29. The World That Belongs to Us: An Anthology of Queer Poetry from South Asia, edited by Aditi Angiras and Akhil Katyal: This stunning collection includes work from South Asian poets living in the region and across the diaspora, who hold many different identities clustered around the concept of queerness, and who write in a myriad of languages, including Tamil, Urdu, Malayalam, Hindi, and English (for the purposes of this anthology, the poems have largely been translated into English). In the introduction, Angiras and Katyal ask, “What is a ‘queer poem’?,” and the contributors offer a broad range of answers, grappling with love, intimacy, loneliness, family, and so much more.
30. Things You May Find Hidden in My Ear: Poems from Gaza by Mosab Abu Toha: In this 2022 book, Gazan poet Abu Toha chronicles life under occupation, from power outages to drone strikes to collecting shells and pebbles along the seashore. Abu Toha was able to leave Gaza with his family in late 2023, and his poem “We Love What We Have,” included in the book, has become a much-shared testament to the beauty and importance of Palestinian lives and lifeways.
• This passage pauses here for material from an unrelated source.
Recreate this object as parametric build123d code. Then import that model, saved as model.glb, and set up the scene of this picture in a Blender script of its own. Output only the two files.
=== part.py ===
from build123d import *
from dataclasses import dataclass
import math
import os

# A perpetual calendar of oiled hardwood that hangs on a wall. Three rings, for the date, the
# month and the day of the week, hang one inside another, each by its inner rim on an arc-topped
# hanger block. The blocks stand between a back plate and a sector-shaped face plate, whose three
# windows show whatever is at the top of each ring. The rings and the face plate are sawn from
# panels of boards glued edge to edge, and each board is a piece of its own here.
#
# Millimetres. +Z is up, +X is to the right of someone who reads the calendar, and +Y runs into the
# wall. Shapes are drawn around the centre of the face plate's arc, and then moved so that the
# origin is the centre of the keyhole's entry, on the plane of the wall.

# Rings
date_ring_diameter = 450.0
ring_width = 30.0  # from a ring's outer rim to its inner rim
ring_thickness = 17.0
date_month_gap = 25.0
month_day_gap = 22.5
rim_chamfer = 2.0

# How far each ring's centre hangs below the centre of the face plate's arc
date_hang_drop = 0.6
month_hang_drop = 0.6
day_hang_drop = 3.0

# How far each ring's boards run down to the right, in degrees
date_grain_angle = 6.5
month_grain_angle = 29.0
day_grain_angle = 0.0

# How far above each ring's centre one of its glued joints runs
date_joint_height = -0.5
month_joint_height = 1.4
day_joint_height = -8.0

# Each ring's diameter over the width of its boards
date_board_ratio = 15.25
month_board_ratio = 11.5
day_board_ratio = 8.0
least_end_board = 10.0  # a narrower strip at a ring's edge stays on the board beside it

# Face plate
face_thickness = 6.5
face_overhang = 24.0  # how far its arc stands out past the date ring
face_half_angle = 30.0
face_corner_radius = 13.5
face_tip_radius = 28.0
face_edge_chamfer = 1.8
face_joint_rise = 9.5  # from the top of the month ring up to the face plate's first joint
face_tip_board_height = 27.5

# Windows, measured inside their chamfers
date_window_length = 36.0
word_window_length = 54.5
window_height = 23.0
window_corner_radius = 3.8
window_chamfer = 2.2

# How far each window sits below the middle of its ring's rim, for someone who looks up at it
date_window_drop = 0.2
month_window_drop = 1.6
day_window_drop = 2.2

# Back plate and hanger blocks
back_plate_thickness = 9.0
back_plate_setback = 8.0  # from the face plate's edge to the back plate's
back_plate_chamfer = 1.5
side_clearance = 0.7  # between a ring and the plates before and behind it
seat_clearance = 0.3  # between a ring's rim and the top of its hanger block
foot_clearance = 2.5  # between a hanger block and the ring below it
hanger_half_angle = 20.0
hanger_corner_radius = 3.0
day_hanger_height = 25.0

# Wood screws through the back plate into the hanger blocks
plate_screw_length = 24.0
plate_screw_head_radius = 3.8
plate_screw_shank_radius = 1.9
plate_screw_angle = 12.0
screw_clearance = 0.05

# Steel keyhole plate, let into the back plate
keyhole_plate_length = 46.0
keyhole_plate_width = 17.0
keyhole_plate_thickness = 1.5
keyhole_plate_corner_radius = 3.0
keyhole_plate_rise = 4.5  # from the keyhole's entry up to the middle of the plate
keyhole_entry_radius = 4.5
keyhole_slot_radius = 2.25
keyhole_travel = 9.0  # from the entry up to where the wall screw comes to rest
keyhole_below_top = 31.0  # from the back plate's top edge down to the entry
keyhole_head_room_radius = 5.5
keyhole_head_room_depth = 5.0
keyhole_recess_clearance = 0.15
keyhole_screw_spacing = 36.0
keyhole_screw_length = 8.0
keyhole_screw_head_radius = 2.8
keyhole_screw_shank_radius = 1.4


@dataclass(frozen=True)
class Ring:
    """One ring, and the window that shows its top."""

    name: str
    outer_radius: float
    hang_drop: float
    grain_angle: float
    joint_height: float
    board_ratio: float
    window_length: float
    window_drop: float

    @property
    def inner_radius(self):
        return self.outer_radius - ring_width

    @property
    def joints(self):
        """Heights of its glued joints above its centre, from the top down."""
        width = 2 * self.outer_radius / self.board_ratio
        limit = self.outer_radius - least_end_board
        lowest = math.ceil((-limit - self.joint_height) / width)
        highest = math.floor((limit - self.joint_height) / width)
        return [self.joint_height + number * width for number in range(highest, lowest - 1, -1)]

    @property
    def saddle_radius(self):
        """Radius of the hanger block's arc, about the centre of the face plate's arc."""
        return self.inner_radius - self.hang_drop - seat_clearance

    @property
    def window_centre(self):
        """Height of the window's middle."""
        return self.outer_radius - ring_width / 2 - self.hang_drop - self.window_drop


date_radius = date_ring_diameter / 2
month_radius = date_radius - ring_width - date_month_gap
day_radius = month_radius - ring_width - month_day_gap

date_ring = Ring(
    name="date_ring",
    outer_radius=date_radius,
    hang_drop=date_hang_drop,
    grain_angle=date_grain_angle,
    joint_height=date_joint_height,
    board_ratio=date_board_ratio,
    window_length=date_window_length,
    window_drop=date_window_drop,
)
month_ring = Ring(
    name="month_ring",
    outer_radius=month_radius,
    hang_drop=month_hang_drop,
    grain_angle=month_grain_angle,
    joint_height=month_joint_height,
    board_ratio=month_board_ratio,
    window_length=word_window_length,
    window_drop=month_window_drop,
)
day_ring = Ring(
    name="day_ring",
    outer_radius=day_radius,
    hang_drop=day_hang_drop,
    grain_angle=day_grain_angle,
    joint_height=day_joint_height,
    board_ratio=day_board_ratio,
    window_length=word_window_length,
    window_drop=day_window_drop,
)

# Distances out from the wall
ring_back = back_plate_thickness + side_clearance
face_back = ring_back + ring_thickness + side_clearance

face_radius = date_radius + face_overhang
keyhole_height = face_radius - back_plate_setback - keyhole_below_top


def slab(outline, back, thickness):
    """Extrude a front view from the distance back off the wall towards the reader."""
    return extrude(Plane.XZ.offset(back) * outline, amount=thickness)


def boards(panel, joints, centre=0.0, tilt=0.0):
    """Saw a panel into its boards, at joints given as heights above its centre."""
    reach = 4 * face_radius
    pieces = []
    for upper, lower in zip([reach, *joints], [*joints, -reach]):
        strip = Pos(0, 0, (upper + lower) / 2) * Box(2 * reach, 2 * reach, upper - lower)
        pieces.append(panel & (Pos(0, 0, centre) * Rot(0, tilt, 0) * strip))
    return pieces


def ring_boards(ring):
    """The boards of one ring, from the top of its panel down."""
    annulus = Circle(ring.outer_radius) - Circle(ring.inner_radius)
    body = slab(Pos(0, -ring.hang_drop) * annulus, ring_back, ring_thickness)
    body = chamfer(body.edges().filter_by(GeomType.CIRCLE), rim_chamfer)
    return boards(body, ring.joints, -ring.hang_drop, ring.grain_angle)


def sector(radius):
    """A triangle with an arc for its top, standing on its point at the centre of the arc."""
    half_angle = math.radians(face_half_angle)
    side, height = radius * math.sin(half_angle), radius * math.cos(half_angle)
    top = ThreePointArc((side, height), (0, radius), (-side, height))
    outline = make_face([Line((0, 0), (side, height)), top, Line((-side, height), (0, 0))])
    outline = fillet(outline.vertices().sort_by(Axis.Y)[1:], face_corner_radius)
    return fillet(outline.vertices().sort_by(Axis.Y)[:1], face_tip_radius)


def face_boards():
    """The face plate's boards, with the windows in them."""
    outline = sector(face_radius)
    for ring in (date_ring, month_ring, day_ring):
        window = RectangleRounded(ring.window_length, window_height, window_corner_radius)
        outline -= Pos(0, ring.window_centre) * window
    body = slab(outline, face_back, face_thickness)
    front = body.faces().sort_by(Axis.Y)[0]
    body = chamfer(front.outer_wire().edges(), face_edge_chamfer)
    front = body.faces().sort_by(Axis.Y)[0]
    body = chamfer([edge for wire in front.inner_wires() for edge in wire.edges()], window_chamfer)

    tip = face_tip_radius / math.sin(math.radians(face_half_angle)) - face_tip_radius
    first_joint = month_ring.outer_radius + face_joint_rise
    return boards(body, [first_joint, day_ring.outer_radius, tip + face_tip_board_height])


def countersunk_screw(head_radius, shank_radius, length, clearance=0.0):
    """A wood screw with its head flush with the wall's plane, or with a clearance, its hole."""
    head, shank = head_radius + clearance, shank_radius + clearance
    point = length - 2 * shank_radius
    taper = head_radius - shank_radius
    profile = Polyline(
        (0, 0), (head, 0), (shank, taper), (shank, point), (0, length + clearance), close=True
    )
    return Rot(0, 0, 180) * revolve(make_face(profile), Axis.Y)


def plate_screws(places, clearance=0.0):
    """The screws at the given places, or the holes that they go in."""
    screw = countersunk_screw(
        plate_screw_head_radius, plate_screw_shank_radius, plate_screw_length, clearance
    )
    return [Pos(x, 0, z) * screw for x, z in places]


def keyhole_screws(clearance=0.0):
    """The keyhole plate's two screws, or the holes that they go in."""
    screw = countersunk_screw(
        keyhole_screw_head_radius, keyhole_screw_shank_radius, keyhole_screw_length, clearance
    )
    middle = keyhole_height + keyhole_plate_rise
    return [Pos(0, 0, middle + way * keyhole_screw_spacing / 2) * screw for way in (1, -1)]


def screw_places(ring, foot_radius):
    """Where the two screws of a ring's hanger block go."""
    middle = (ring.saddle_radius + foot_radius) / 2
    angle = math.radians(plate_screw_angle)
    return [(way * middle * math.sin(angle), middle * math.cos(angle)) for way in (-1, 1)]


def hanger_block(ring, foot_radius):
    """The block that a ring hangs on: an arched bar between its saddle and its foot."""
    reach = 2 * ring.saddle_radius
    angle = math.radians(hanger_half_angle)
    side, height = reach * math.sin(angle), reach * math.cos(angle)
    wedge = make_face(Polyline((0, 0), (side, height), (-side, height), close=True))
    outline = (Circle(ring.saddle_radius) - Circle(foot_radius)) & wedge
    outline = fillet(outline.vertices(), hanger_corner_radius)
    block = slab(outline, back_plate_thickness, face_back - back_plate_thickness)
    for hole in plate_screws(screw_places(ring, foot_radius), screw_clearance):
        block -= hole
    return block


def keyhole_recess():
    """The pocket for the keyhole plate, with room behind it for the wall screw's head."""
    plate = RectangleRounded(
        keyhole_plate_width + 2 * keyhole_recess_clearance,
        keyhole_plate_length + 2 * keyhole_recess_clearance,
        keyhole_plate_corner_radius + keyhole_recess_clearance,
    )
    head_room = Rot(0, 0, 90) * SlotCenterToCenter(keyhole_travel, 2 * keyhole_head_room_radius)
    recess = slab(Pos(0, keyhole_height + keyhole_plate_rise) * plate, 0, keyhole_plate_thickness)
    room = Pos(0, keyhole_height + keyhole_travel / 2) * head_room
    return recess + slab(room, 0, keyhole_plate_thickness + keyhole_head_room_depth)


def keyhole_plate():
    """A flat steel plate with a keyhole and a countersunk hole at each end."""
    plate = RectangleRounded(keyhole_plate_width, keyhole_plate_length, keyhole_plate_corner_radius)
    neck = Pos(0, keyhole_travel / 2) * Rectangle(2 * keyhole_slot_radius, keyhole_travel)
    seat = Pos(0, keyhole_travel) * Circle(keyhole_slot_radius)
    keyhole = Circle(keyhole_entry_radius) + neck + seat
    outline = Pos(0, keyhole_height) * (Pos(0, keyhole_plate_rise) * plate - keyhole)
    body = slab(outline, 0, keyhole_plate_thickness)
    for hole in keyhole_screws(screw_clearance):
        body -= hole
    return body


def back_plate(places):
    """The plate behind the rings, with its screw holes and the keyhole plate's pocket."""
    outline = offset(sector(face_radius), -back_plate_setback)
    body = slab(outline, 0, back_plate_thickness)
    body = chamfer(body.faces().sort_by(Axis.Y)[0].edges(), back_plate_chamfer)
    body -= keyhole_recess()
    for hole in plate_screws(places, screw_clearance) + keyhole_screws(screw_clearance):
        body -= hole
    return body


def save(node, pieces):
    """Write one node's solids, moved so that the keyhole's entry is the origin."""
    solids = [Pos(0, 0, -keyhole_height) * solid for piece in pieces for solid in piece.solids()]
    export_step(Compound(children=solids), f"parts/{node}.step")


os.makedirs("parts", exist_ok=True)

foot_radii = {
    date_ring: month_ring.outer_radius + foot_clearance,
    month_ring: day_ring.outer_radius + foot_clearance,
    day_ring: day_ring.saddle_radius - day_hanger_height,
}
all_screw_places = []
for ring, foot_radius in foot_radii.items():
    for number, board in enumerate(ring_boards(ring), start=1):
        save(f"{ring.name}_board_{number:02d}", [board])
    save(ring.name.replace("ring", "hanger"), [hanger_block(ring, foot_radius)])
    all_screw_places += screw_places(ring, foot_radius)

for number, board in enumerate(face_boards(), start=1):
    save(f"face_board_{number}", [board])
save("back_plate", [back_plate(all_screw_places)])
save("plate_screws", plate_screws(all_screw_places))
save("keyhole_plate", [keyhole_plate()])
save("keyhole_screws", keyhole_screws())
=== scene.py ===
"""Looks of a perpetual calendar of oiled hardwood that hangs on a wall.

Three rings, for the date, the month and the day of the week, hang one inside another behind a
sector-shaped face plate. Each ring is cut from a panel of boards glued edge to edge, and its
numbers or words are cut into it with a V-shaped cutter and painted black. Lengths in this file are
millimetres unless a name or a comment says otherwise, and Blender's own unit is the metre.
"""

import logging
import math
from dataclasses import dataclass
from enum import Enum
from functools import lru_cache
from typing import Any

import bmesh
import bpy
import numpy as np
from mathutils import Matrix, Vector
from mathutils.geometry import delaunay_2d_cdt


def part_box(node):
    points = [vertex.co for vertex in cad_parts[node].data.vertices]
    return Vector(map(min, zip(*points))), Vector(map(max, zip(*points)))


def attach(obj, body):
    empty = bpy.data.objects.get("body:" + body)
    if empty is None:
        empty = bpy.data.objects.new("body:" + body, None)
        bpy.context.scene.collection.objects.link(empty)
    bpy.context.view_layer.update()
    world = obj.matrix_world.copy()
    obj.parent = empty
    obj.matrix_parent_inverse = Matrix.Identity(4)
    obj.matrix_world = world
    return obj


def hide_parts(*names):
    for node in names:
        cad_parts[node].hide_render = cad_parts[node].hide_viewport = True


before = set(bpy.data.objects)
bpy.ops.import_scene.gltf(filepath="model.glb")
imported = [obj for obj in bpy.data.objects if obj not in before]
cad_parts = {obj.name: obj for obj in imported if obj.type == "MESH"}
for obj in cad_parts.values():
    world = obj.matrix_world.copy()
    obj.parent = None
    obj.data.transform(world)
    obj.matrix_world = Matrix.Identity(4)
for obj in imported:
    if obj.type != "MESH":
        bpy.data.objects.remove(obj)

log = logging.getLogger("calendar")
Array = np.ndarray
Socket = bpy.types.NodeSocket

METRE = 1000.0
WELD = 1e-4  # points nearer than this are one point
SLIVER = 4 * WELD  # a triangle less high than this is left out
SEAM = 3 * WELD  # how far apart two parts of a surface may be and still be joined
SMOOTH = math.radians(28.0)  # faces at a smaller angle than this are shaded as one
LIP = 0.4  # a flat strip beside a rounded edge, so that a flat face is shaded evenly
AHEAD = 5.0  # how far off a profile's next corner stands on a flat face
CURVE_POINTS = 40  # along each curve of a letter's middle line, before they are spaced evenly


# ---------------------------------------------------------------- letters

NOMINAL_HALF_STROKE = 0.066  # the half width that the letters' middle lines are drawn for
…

31. Where Clouds Are Formed by Ofelia Zepeda: Words by Zepeda—a renowned Tohono O’odham poet and linguist—pop up across Tucson, from art museums to classrooms, and her poem “Proclamation” is a kind of anthem for the city. You’ll find that here among so many other gems: poems, written in both O’odham and English, that traverse hospital ICUs, stop at desert shrines, and celebrate the way camp smoke clings to clothing and hair. A must-read for any teen who calls Southern Arizona home.